“Alien: Isolation” And The Art Of Dying

Alien-Isolation-6 Fear is holding me back.

Most people can say this, but I’m at a crossroads in my life where it’s more apparent than it’s ever been. I’ve always been fearful. There’s a pit in the middle of my soul that has always been a ball of  solid, concentrated fear. I remember going through a sheaf of papers in grade school and finding a progress report from pre-school: “Talks often about monsters getting him. Is often fearful.” I was scared of the dark, of bugs and moths. I was scared of the vacuum cleaner and the blender. At parades, I would go to great lengths to avoid clowns (well, some fears are justified).

I’ve had modest success as a musician and writer, but I’m stuck at both. I need to break through a wall of fear that has surrounded me.  Every selfish decision I’ve made in the last two decades of my life, every alcoholic drink I’ve ever taken, every time I’ve ever eaten until I was almost sick, every weird OCD habit creeping into my life (as I write this, I’m looking obsessively at the screen of my new laptop, looking for scratches) is there because of fear. One of the first things anybody ever says about any great artist, from Miles Davis to Bruce Lee, is that they were fearless. I’m not a great artist.

I have a book in print, which is something that most of the human population will never be able to say, but it’s sitting squarely somewhere around the 5-million mark on Amazon because I’m afraid to promote it. I’ve said for a long time that I believe that writers have to face rejection in a way no other artist in any other medium has to. Stephen King talks at length about the trunkful of rejection letters he received before he started getting acceptance letters, and the oft-told legend is that his wife rescued Carrie from his garbage can.

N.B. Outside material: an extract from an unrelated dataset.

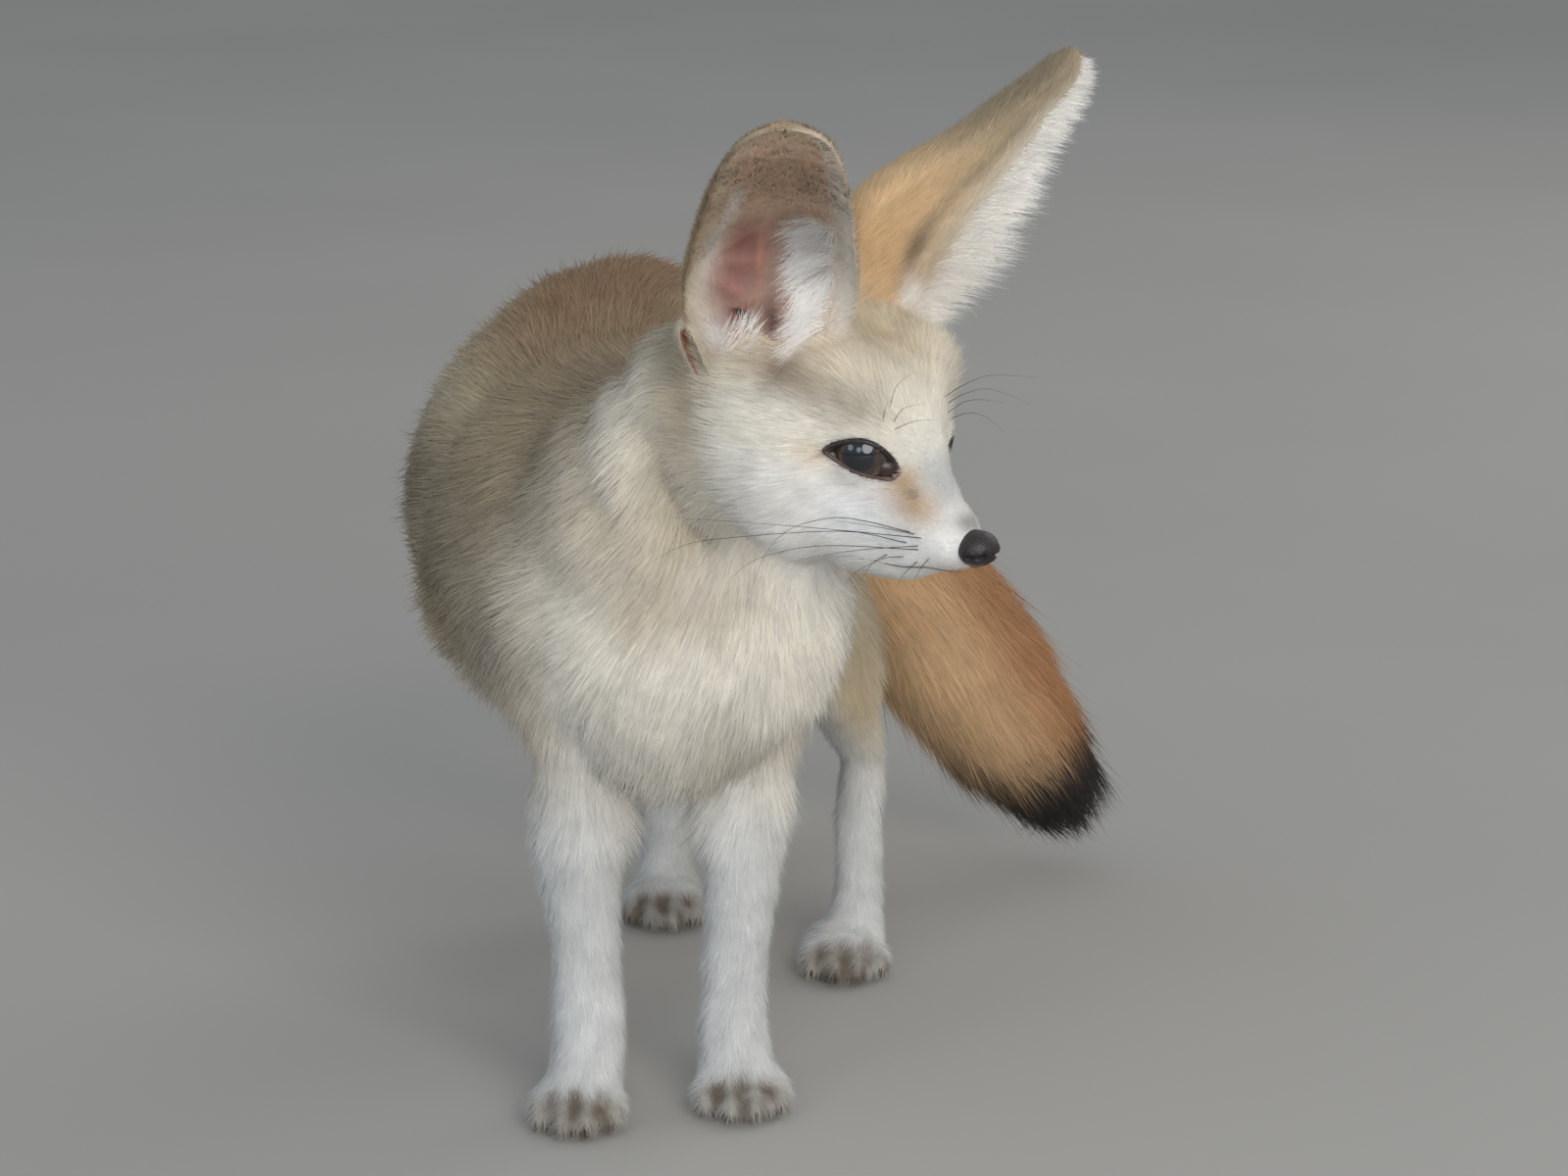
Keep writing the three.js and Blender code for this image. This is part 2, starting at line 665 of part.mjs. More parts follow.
function torsoCoat() {
  const clearOfLegs = (point) => point.z > 106 || (point.y > 45 && point.y < 110);
  return [
    ...coatSolids(trunk, COAT.torso, {
      from: 0.75, to: 6, rows: 5, around: 8, lie: trunkLie, seed: 11, keep: clearOfLegs,
    }),
    ...coatSolids(chest, COAT.chest, {
      from: 0.4, to: 2.2, rows: 3, around: 4, angles: [190, 350], lie: () => 0, seed: 23,
    }),
  ];
}

function neckCoat() {
  const lie = (t, angle) => Math.PI + degToRad(12) * Math.cos(angle);
  return coatSolids(neck, COAT.neck, { from: 1.6, to: 3.2, rows: 3, around: 7, lie, seed: 37 });
}

function tailCoat() {
  return coatSolids(tail, COAT.tail, { from: 0.7, to: 7.3, rows: 7, around: 5, lie: () => 0, seed: 41 });
}

// Tufts of the cheeks, swept back and down over the sides of the neck: row, degrees down and size
const CHEEK_TUFTS = [[7.2, 10, 0.9], [7.3, 44, 1], [8.5, 26, 1.1], [8.4, 60, 1]];

function cheekCoat() {
  const locks = [];
  for (const side of [1, -1]) {
    for (const [t, below, size] of CHEEK_TUFTS) {
      const angle = side > 0 ? degToRad(-below) : Math.PI + degToRad(below);
      locks.push(lockSolid(skull, COAT.cheek, { t, angle, lie: -side * degToRad(20), size, lift: 3 }));
    }
  }
  return locks.map((lock) => lock.transform(headFrame.toArray()));
}

function coreSolids() {
  return [
    coreSolid(trunk, COAT.torso, { rings: 10, around: 14, domes: [9, 6] }),
    coreSolid(chest, COAT.chest, { rings: 4, around: 10, domes: [6, 5] }),
    coreSolid(neck, COAT.neck, { rings: 5, around: 12, domes: [4, 4] }),
    coreSolid(tail, COAT.tail, { rings: 10, around: 8, domes: [4, 3] }),
  ];
}

// The whole animal, joined and then parted by thin cuts
const floor = solid(
  new THREE.BoxGeometry(FLOOR.width, FLOOR.width, FLOOR.thickness),
  new THREE.Matrix4().makeTranslation(0, 0, -FLOOR.thickness / 2),
);

function buildNodes() {
  let face = union([skullSolid(), lidSolid(1), lidSolid(-1), ...cheekCoat()]);
  for (const side of [1, -1]) {
    face = face.add(rod(mouthPoints(side, 5, -0.5), MOUTH.lipRadius, 6, 4));
    face = face.subtract(rod(mouthPoints(side, 0, 0), MOUTH.grooveRadius, 6, 4));
    face = face.subtract(eyeSolid(side, GAP));
  }
  const legs = [FORELEGS.left, FORELEGS.right, HINDLEGS.left, HINDLEGS.right];
  const flesh = [...coreSolids(), ...legs.map(limbSolid), ...legs.map(pawSolid)];
  const coat = [...torsoCoat(), ...neckCoat(), ...tailCoat()];
  const whole = union([face, ...flesh, ...coat]).subtract(union([floor, ...partings()]));
  const pieces = whole.decompose();
  const nodes = {};
  for (const [name, seed] of Object.entries(seeds())) {
    const probe = ball(seed, 1.5, 8);
    const found = pieces.filter((piece) => piece.intersect(probe).volume() > 0);
    nodes[name] = found.reduce((best, next) => (next.volume() > best.volume() ? next : best));
  }
  const clearance = skullSolid(GAP);
  nodes.nose = largest(noseSolid().subtract(clearance));
  nodes.eye_left = eyeSolid(1);
  nodes.eye_right = eyeSolid(-1);
  for (const name of ['left', 'right']) Object.assign(nodes, earNodes(name, clearance));
  return nodes;
}

// Each ear stands on the head in two lengths, its fringed front edge and the rest with the cup.
function earNodes(name, clearance) {
  const ear = union([earSolid(name), ...fringeSolids(name)]).subtract(clearance);
  const { root, up, front } = earFrame(EARS[name]);
  const middle = root.addScaledVector(up, EAR.length / 2).addScaledVector(front, EAR.halfWidth / 2);
  const reach = 60;
  const nodes = {};
  for (const [part, sign] of [['front', 1], ['back', -1]]) {
    const centre = middle.clone().addScaledVector(front, sign * (reach + GAP / 2));
    nodes[`ear_${name}_${part}`] = largest(ear.intersect(slab(centre, front, 200, 200, 2 * reach)));
  }
  return nodes;
}

// Thin cuts at the nape, the collar, the loin, along the tail and along each leg
function partings() {
  const { nape, collar } = CUTS;
  const cuts = [
    slab(onHead(nape.at), headDirection(nape.normal), nape.width),
    slab(vec(collar.at), direction(collar.normal), collar.width),
    rowCut(trunk, CUTS.loin),
  ];
  cuts.push(...CUTS.tail.map((cut) => rowCut(tail, cut)));
  for (const { leg } of [FORELEGS.left, FORELEGS.right]) {
    cuts.push(...CUTS.foreleg.map((cut) => levelCut(leg, cut)));
  }
  for (const { leg } of [HINDLEGS.left, HINDLEGS.right]) {
    cuts.push(rowCut(loft(leg), CUTS.hip));
    cuts.push(...CUTS.hindleg.map((cut) => levelCut(leg, cut)));
  }
  return cuts;
}

// A cut across a body line at one of its rows
function rowCut(body, { row, width }) {
  const { middle, tangent } = body.frame(row);
  return slab(middle, tangent, width);
}

// A level cut through a leg at a height over the floor
function levelCut(leg, { height, width }) {
  const below = leg.findIndex(([, , z]) => z <= height);
  const [x0, y0, z0] = leg[below - 1];
  const [x1, y1, z1] = leg[below];
  const f = (z0 - height) / (z0 - z1);
  return slab(vec([lerp(x0, x1, f), lerp(y0, y1, f), height]), new THREE.Vector3(0, 0, 1), width);
}

// A point inside each node, by which it is told from the others
function seeds() {
  const rowPoint = (rows, k) => vec(rows[k].slice(0, 3));
  const found = {
    head: onHead([-20, 0, 5]),
    neck: rowPoint(NECK, 3),
    torso_front: rowPoint(TRUNK, 2),
    torso_rear: rowPoint(TRUNK, 5),
    tail_base: tail.frame(2.5).middle,
    tail_brush: tail.frame(5.5).middle,
    tail_tip: tail.frame(8).middle,
  };
  for (const name of ['left', 'right']) {
    found[`foreleg_${name}`] = rowPoint(FORELEGS[name].leg, 4);
    found[`forepaw_${name}`] = vec([...FORELEGS[name].paw, 7]);
    found[`thigh_${name}`] = rowPoint(HINDLEGS[name].leg, 3);
    found[`shank_${name}`] = rowPoint(HINDLEGS[name].leg, 6);
    found[`hindpaw_${name}`] = vec([...HINDLEGS[name].paw, 7]);
  }
  return found;
}

// Colours of the coat, skin and eyes
const LOOKS = {
  cream: { color: 0xe6dccb, roughness: 0.9 },
  sand: { color: 0xcdb48e, roughness: 0.9 },
  tan: { color: 0xc78a4e, roughness: 0.9 },
  black: { color: 0x1d1815, roughness: 0.85 },
  leather: { color: 0x2a1f1d, roughness: 0.5 },
  eye: { color: 0x0d0a0a, roughness: 0.1 },
};

const NODE_LOOKS = [
  [/^eye/, 'eye'],
  [/^nose/, 'leather'],
  [/^tail_tip/, 'black'],
  [/^tail/, 'tan'],
  [/^(torso|ear|thigh)/, 'sand'],
  [/./, 'cream'],
];

const fox = new THREE.Group();
const figure = new THREE.Group();
fox.add(figure);
for (const [name, shape] of Object.entries(buildNodes())) {
  const look = LOOKS[NODE_LOOKS.find(([pattern]) => pattern.test(name))[1]];
  const mesh = new THREE.Mesh(geometryOf(shape), new THREE.MeshStandardMaterial({ ...look, metalness: 0 }));
  mesh.name = name;
  figure.add(mesh);
}

// The origin lies on the floor, under the middle of the animal's box.
const box = new THREE.Box3().setFromObject(figure);
const middle = box.getCenter(new THREE.Vector3());
figure.position.set(-middle.x, -middle.y, 0);
fox.updateMatrixWorld(true);

export default fox;
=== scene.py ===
import itertools
import math
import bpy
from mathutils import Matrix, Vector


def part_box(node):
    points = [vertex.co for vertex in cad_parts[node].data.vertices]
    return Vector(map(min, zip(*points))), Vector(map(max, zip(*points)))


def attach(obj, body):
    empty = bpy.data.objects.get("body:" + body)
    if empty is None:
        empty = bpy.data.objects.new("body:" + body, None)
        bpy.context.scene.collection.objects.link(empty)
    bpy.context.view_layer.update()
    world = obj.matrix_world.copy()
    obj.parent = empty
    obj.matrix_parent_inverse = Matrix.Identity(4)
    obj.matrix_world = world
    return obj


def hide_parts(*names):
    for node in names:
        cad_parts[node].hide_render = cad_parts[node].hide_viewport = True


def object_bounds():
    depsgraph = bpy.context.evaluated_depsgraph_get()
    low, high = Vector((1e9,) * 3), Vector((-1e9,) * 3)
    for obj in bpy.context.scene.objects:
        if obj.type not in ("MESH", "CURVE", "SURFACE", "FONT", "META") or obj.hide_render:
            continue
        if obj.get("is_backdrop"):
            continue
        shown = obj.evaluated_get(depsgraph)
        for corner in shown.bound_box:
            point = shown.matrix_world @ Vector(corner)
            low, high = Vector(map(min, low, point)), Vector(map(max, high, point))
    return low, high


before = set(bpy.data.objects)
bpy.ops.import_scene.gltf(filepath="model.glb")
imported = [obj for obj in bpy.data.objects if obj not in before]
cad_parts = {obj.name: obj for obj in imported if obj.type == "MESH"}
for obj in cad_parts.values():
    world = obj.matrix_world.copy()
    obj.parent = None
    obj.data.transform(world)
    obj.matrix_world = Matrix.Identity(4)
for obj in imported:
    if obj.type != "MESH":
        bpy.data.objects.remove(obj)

from types import SimpleNamespace

import bpy
import numpy as np
from mathutils import Vector
from mathutils.bvhtree import BVHTree
from mathutils.kdtree import KDTree

# A fennec fox at life size. Sizes are millimetres in the fox's own frame until a mesh is made:
# +Z up, the chest faces -Y, the fox's left side is +X, and the paws stand on z = 0.
MM = 0.001
CAD_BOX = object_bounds()
BODY = "root"

# The head hangs from the middle of the eyes, turned to the fox's left with its nose a little down.
HEAD = dict(eyes_at=(57.6, -20, 200), yaw=52, nose_down=13, roll=-4.8)
EYE = dict(ahead=0.8, aside=12.7, radius=9.0)
EAR = dict(half_width=23.5, thickness=2.2, coat=1.1)

# A long fringe hangs over the front edge of the left ear, so its skin stands further back there.
EARS = {
    "left": dict(side=1, base=(-23, 29, 21), axis=(0.17, 0.31, 0.92), facing=(0.45, 0.88, 0.1),
                 length=89.5, lean_front=0, tip_front=-2, fringe=1),
    "right": dict(side=-1, base=(-28, -26, 18), axis=(0.25, -0.58, 0.775), facing=(0.6, -0.78, 0.1),
                  length=92.5, lean_front=1.4, tip_front=2.6, fringe=0.09),
}

# From an ear's foot at 0 to its tip at 1: how long the fringe is, and how much room it takes, in millimetres
FRINGE_LENGTH = [
    (-0.15, 7), (0.14, 10.5), (0.27, 14.5), (0.41, 12.5), (0.53, 10), (0.68, 7), (0.81, 6), (1, 1.5),
]
FRINGE_ROOM = [
    (-0.15, 15), (0.16, 15.5), (0.35, 14), (0.54, 11.7), (0.7, 10.3), (0.82, 9.6), (0.95, 3), (1, 1),
]

# Again from foot to tip: the share of the ear's half width, then in millimetres how far its back, the
# hollow of its cup and the whole ear stand behind the plane of its rim
EAR_WIDTH = {
    "left": [
        (-0.15, 0.7), (0.05, 0.86), (0.3, 1), (0.45, 0.96), (0.62, 0.86), (0.76, 0.74), (0.88, 0.57),
        (0.96, 0.36), (0.99, 0.2), (1, 0.12),
    ],
    "right": [
        (-0.15, 0.72), (0.05, 0.9), (0.22, 1), (0.45, 0.915), (0.62, 0.82), (0.76, 0.73), (0.88, 0.61),
        (0.95, 0.45), (0.985, 0.28), (1, 0.16),
    ],
}
EAR_BACK = [
    (-0.15, 18), (0.05, 22), (0.24, 28), (0.42, 22), (0.58, 13), (0.75, 8), (0.85, 5.5), (0.95, 3), (1, 1.2),
]
EAR_HOLLOW = [(-0.15, 0), (0.02, 0), (0.3, 13), (0.45, 11), (0.6, 8), (0.8, 4), (0.95, 1.5), (1, 0.5)]
EAR_LEAN = [(-0.15, 0), (0, 0), (0.3, 4.5), (0.5, 4), (0.75, 0.8), (0.85, -1), (1, -1)]

# How far the skin lies inside the coat's outline
SKIN_DEPTH = dict(trunk=5, chest=4.5, neck=4.5, tail=12, paw=1.0)
LEAST_CORE = 0.45
SKIN_VOXEL = 1.5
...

And, what is fear of rejection if not fear of death? In his book Beyond and Back, Ralph Wilkerson states-correctly-that every single fear we have is ultimately rooted in the fear of death, and if the fear of death can be conquered, the other fears vanish as well.

I have a videogame that I’m literally scared to play. As a huge fan of the Alien franchise, I saw reviews for Alien: Isolation and of course, wanted to play it. In fact, I broke one of my rules and paid full price for it instead of waiting for “Greatest Hits” status and a substantial discount.

The game is marvelous, immersive. The plot, in a nutshell, involves Ripley’s daughter Amanda (mentioned during a sub-plot in the director’s cut of Aliens) and a ship, the Torrens, identical to the Nostromo. The game’s design nails the 21st-century-meets-1970s aesthetic of the original, along with the amazing sound design (watching the Alien director’s cut through a good sound system is a religious experience).

I’m not a huge gamer, but I’ve faithfully played every Resident Evil installment and the first three Silent Hills, along with various others. Getting killed in Resident Evil has never been pleasant, but it’s never kept me from playing the game, either:

This has happened to me countless times over the last fifteen years: I just shake it off and come back for more. But, not this time.

Some people might live in fear of zombies, ghosts or serial killers, but I don’t. For me, the last word in terror has always been H.R. Giger’s ubiquitous xenomorph. It’s always been disturbing to me in a way that guys in hockey masks will never be. Beautiful and deadly, a perfect organism, its structural perfection matched only by its hostility. Eight feet long (well, Bodaji Boladejo, the actor in the costume-yes, it’s a guy in a suit-is technically 7’2) but endowed with cat-like grace…by the time you see it, it’s usually too late.

It’s the only movie monster I’ve ever had recurring dreams about. In these dreams, it never kills me-sometimes I never even feel like it’s hunting. It’s an enigma that stalks for its own reasons and on its own timetable. But, it’s like a time bomb that could go off at any moment. Quite simply, it has a mythology inside my head that no other creation like it has.

Two nights ago, I did an experiment that I’ll most likely do again tonight. The best suggestion I’ve seen for “Isolation” was; just simply let the monster kill you a number of times. Get used to being killed by the beast until you’re completely desensitized to it. I think there’s a real parallel there in regard to making friends with, accepting and even welcoming failure as a stepping-stone on the path to eventual success (or peace with said failure).

So, I fired up the Xbox with the express purpose of dying. And, believe it or not, it was incredibly difficult. I was in the medical wing (like in the video below), and watched it fall out of the ceiling vent. I forced myself to walk toward it instead of running away (incredibly difficult, even in a cartoon), let it see me and it was over.

I was going to let it kill me several times, but during my one deliberate failure, I found the door with the security code that let me in. If I hadn’t failed on purpose, I wouldn’t have found the door that let me continue. And, it did finally snatch me out of a storage locker, but I imagine I’ll get a little farther tonight:

I’ll die some more tonight, and maybe while I do, it’ll give me some clues on how to keep on living.